Our central section has focused on animation as the entry into an alternative interactional space that involves a change in participation frameworks and roles. Quotative prefaces, gaze aversion and disjunctive prosodic and gestural-postural shifts make for noticeable embodied forms of foregrounding and contextualising a first animation and an imminent shift in figures, as well as upcoming transition-relevance places. Co-animators have a restricted set of resources to mark coherence with prior animations so that their contributions are hearable as (re-) completions or continuations of prior animations. They embed their contributions normally adjacently to first animations without a quotative preface, maintain the referents in their use of pronouns, tenses and demonstratives, and offer forms of prosodic integration, matching or even upgrading of these parameters to index coherence and different levels of similarity between their contributions and those of first animators. Gestural activity was not found to be matched as frequently as other parameters, but it was shown how the vocal and visual aspects of an animation can be distributed between participants.

Our excerpts also provided evidence that multimodal resources contribute to concurrently displaying a particular evaluative stance towards the animated content or figure, and it is these multimodal cues that provide to the co-participant a view as to what a matching (dis)affiliative response should involve, and what the animation is doing in the context of the wider activity in progress. Even though prosodic and gestural configurations are not the only ways in which stance is overlaid – as stance may be anticipated by e.g. prior assessments – they have an important role to play in stance-contextualisation.

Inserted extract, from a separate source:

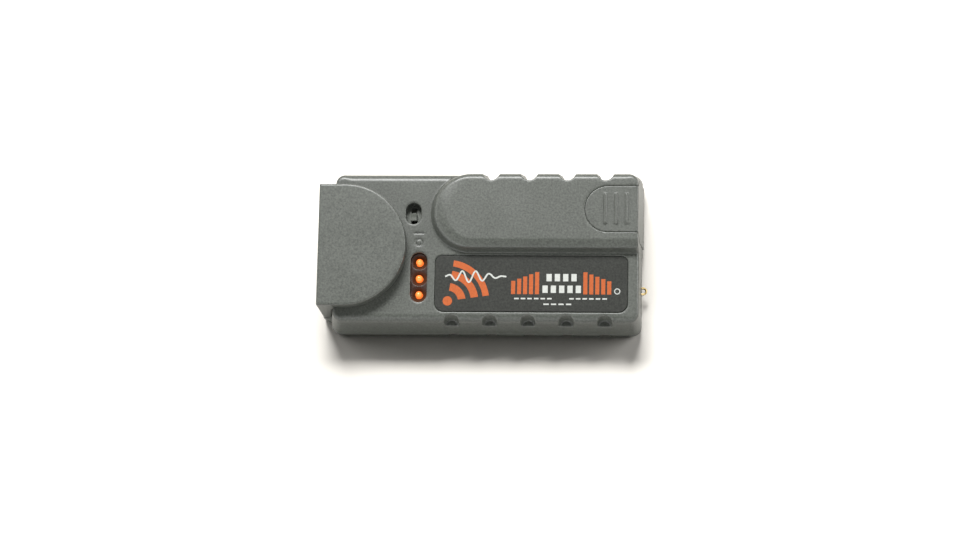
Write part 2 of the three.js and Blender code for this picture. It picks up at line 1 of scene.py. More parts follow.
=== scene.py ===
import json
import math
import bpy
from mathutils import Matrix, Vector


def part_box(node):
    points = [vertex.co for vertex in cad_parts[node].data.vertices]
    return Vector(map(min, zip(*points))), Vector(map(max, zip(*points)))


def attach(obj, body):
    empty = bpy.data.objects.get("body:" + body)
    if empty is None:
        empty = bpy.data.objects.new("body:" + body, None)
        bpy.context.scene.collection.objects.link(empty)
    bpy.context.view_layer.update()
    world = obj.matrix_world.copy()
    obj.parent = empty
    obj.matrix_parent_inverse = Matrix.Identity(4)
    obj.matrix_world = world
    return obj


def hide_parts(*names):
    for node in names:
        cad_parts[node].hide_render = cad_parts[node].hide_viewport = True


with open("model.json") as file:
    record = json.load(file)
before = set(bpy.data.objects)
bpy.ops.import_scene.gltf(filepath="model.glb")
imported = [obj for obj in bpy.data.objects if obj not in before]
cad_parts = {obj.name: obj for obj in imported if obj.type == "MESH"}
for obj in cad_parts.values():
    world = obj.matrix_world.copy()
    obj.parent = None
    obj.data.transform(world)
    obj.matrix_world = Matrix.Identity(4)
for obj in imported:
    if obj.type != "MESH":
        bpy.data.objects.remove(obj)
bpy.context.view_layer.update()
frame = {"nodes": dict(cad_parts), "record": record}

from types import SimpleNamespace as Values

import bmesh
import bpy
import numpy as np
from mathutils import Matrix, Vector

MM = 0.001
IMAGE_WIDTH = 978


# ---------------------------------------------------------------- sizes, in millimetres

def span(node):
    """A CAD node's box in millimetres, as x0, x1, y0, y1, z0, z1."""
    low, high = (np.array(corner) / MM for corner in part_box(node))
    return Values(x0=low[0], x1=high[0], y0=low[1], y1=high[1], z0=low[2], z1=high[2])


def middle(box):
    return (box.x0 + box.x1) / 2, (box.y0 + box.y1) / 2, (box.z0 + box.z1) / 2


UPPER = span("upper_shell")
LOWER = span("lower_shell")
HOOD = span("sensor_hood")
LABEL = span("label_plate")
DOOR = span("battery_door")
LENS = span("front_lens")
LENS_RING = span("lens_ring")
LAMPS = [span(f"indicator_lamp_{i}") for i in range(1, 4)]
LAMP_HOLDER = span("lamp_holder")
SWITCH_BODY = span("switch_body")
LEVER = span("switch_lever")
DOOR_PAD = span("door_pad")
BATTERY = span("battery_can")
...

It is not easy for the analyst to establish in each case which resources contribute solely to the contextualization of the figure, or to the overlaid stance in the here-and-now. Participants seem to successfully and gestaltically ascribe each concurrent interactional function irrespective of any specific differentiation of resources, and as mentioned earlier, many of these resources simultaneously orient to these dual purposes. However, specific clusters of parameters in our collection have been found to appear repeatedly as multimodal gestalts during very specific social activities (namely, troubles-talk on the one hand, and self-mockery and teasing on the other), where particular affective and evaluative stances are relevant, and these were briefly previewed in this section and will be expanded on in further work.

5. Concluding remarks

This article set out to introduce the practice of co-animation and detail the clusters of multimodal resources that co-participants deploy to manage the contextualisation problems that co-animation entails. Our representative examples have shown an array of configurations that co-participants jointly construct in their co-creation of these animated figures in different activities.

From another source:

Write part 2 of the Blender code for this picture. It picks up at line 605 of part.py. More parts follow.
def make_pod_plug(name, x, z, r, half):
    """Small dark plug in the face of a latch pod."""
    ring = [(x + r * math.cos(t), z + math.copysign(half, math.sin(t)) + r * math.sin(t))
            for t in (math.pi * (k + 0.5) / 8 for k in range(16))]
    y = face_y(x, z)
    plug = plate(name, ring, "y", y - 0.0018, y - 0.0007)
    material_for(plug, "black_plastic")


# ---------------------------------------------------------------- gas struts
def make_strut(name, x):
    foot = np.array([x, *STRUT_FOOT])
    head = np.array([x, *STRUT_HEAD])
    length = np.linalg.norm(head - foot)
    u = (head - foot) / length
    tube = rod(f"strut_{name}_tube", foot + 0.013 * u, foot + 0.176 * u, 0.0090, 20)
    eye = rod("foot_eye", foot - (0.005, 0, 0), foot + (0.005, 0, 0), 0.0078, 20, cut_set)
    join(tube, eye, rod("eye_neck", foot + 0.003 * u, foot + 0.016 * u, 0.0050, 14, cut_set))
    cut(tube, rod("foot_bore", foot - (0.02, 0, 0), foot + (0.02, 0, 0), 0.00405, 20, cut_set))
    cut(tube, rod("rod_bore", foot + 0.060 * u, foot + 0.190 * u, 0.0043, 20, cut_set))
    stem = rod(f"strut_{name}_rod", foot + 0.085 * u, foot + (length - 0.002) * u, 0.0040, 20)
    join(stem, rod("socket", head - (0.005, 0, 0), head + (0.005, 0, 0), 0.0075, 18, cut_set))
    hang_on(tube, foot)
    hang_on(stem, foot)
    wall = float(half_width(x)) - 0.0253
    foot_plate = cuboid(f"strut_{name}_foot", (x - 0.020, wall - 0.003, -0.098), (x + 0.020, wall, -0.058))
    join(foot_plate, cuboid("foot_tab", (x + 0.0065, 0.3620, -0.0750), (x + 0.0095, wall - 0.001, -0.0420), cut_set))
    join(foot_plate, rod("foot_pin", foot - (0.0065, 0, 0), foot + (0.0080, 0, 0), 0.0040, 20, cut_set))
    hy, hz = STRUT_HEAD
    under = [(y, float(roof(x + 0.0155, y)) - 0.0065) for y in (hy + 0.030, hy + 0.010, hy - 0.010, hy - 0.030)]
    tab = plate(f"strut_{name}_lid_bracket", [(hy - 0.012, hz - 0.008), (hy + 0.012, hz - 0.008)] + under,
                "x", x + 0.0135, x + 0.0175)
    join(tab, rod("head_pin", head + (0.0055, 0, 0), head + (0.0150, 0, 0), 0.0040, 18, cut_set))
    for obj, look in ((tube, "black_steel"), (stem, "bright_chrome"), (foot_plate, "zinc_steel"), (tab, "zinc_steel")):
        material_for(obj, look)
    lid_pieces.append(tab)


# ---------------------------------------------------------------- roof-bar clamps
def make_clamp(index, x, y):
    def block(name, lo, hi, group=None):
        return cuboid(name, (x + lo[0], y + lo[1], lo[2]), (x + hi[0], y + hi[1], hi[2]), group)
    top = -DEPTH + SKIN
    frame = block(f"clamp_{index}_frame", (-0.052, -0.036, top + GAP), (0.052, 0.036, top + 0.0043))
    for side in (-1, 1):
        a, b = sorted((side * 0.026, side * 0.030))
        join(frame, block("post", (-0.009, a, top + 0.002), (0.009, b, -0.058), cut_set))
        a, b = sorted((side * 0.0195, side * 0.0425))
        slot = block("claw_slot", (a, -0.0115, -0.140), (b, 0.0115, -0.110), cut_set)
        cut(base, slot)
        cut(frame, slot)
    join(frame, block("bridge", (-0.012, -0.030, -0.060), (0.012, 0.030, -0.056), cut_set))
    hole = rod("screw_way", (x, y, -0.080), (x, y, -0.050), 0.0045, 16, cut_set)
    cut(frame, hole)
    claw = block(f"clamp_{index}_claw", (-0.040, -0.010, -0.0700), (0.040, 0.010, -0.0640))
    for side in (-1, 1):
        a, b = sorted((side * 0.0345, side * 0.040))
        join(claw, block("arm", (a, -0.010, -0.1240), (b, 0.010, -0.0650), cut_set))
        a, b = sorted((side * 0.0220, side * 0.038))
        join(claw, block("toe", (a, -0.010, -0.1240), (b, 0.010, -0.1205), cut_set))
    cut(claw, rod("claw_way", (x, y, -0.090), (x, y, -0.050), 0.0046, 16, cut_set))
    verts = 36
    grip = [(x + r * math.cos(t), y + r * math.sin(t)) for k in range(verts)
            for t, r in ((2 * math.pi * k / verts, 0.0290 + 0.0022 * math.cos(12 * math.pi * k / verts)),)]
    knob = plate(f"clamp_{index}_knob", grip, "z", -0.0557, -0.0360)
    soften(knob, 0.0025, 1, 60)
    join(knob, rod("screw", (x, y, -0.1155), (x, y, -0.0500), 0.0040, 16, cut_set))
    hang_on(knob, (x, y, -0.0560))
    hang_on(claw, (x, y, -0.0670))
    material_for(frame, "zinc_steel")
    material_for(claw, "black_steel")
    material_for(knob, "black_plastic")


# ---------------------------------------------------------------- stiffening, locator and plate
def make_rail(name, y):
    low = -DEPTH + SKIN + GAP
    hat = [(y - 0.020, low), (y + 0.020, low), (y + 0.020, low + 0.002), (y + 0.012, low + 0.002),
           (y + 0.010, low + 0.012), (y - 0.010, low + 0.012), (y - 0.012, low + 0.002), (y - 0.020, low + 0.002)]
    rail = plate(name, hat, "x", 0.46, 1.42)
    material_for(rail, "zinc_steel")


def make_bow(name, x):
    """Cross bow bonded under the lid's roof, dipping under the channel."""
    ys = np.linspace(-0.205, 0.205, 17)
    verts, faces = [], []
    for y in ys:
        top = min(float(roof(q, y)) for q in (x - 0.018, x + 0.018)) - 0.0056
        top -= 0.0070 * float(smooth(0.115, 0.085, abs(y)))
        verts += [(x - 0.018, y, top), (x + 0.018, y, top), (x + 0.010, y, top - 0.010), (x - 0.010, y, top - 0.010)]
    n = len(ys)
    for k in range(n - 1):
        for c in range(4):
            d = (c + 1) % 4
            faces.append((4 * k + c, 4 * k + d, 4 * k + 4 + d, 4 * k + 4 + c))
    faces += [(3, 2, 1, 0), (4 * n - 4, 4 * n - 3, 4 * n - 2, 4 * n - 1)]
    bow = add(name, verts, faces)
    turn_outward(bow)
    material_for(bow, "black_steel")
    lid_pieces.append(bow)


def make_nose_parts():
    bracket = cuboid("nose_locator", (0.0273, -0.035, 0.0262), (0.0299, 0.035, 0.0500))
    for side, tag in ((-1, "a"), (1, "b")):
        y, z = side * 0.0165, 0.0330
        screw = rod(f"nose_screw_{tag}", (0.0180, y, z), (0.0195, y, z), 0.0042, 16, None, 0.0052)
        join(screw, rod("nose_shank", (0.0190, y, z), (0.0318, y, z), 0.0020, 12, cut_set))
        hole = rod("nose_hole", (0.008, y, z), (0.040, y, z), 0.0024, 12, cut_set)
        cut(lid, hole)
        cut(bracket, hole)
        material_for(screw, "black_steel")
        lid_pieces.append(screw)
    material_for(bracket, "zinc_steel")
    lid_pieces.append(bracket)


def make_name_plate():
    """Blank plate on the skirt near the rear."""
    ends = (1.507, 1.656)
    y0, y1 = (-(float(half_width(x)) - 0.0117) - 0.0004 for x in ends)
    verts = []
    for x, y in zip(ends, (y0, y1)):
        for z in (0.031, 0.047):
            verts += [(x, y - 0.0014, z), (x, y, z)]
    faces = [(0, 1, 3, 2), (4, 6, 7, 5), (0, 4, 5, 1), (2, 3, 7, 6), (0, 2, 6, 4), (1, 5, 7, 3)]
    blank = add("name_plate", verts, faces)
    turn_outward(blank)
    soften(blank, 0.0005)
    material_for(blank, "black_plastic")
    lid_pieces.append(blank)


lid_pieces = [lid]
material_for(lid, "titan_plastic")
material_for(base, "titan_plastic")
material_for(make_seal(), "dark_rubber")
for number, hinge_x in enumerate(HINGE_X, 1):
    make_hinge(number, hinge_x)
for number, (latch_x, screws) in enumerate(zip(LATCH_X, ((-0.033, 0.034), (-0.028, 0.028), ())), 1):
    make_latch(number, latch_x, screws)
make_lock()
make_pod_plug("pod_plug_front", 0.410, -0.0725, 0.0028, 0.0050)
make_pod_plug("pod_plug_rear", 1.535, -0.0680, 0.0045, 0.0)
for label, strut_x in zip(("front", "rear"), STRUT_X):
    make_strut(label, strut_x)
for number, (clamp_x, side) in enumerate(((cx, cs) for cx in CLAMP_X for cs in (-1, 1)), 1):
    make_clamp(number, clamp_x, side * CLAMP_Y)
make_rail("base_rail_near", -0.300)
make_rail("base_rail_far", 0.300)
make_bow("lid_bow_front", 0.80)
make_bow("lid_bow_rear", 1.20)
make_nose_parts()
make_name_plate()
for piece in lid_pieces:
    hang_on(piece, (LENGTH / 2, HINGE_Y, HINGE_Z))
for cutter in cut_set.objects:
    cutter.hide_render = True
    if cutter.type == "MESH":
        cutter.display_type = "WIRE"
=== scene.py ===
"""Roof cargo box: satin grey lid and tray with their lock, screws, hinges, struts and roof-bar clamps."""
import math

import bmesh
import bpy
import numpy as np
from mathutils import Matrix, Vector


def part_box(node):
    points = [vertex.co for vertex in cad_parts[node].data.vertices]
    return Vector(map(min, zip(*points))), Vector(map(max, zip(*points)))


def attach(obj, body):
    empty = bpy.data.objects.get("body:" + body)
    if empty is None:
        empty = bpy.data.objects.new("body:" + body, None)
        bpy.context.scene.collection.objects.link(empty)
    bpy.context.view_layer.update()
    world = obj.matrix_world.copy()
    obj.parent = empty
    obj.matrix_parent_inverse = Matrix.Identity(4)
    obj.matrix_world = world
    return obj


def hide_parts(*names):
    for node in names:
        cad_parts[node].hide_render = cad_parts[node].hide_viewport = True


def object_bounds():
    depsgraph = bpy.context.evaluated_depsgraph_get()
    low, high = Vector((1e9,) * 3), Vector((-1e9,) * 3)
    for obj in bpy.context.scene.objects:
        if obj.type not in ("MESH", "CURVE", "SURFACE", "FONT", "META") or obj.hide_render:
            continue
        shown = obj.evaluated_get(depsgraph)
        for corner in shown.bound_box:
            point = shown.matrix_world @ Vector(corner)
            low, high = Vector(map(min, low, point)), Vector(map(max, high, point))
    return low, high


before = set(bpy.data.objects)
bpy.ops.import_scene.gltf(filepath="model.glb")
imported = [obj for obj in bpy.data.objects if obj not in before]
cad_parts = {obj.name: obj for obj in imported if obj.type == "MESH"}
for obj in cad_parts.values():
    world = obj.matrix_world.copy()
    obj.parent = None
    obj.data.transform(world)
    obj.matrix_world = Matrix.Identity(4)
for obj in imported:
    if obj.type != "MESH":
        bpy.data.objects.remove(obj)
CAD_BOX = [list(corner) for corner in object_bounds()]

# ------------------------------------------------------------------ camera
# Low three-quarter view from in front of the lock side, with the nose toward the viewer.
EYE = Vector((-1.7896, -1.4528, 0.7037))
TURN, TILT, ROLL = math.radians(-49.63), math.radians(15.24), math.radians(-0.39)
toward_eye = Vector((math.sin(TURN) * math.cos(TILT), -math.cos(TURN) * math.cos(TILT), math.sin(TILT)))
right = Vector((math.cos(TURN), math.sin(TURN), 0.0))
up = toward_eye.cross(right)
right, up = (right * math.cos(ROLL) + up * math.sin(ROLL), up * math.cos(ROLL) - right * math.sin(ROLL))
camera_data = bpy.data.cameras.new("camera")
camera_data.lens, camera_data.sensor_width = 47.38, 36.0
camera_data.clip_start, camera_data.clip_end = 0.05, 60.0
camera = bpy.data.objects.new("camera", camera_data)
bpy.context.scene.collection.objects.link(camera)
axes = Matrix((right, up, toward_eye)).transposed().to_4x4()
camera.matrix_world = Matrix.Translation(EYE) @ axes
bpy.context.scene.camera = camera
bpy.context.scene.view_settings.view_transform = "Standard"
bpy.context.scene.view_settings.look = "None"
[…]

Co-animation involves several levels of lamination where the here-and-now and the there-and-then are concurrently managed with multiple and complex temporalities and simultaneities (Mondada, 2018). Multimodal gestalts of varying lexico-grammatical, prosodic and gestural detail contribute to contextualising the content as animated, with the left and right boundaries fuzzily framed and blended into the here-and-now through gaze and body torque patterns. These configurations simultaneously contribute to the marking of both displacement/disjunction and coherence on the one hand, and stance displays on the other, with the syntagmatic fading of resources foregrounding imminent transition relevance and the activation of conditional relevance. In this respect, we have shown how instead of attempting to determine individual and specific resources that may be deployed when it comes to collaborative practices, it makes better sense to identify multimodal gestalts and processes of orientation.

First animators need to deal with the interactional demands of marking disjunction from the here-and-now in terms of shifts of roles and participation frameworks, as well as of contextualising ‘why that now’. Figure 22 schematises our findings regarding the ‘multimodal solutions’ they deploy:

Figure 22. Multimodal solutions to first animator problems

Co-animators, in turn, need to ensure some similarity with first animations, while producing a response hearable as coherent with the ongoing course of action. Figure 23 summarises their ‘multimodal solutions’:

Figure 23. Multimodal solutions to responsive co-animator problems

Further work will duly address what this paper, focused on design features, has selectively underplayed: the social-relational consequences of co-animation (for example, see Cantarutti, 2020, in press) and the role that these clusters of resources may bear in each situated activity where they are deployed. Notwithstanding this, this article has demonstrated with a small sample how in such a complex and laminated practice as co-animation, co-participants successfully and smoothly manage concurrent planes of stance ascription and action multimodally when jointly and creatively ‘doing being’ others.


I want to express my gratitude to Richard Ogden and Merran Toerien, the CASLC community at York, and my PhD examiners, who offered invaluable feedback in early stages of this work and inspired me to explore the notion of ‘participant problems’. I also wish to thank the two anonymous reviewers for their insightful suggestions and supportive feedback. Any errors remain my own.


1 This article is based on my doctoral research at the University of York.

2 The production model has been criticised as insufficient to cover the laminated reality of roles that animation in interaction brings about (see C. Goodwin, 2007; Levinson, 1988). Our work subscribes to this criticism but still adopts the Goffmanian label as it captures well the ‘doing being’ nature of the practice.

3 In order to centre the analysis on multimodal design, the discussion of the social consequences of co-animation have been restricted in this paper. For a full discussion of co-animation as a practice and its social consequences in different social activities, see Cantarutti, 2020, in press.

4 The cases where quotative prefaces do happen involve cases of disalignment around epistemic entitlement where co-participants provide a new version on record of the animation offered by the speaker of the prior turn.

5 This matches the configurations seen in other forms of collaborative completions (Lerner, 1996a, 2004) or Other-turn-continuations (Couper-Kuhlen & Ono, 2010; Sidnell, 2012).

6 It is acknowledged that in many cases the exact gaze direction is difficult to establish. The observations in this section only apply to the cases where shifts can be more clearly determined (50% of the collection).

7 It was suggested during a data session that this voice quality is reminiscent of the Planet Earth programme’s host, Sir David Attenborough.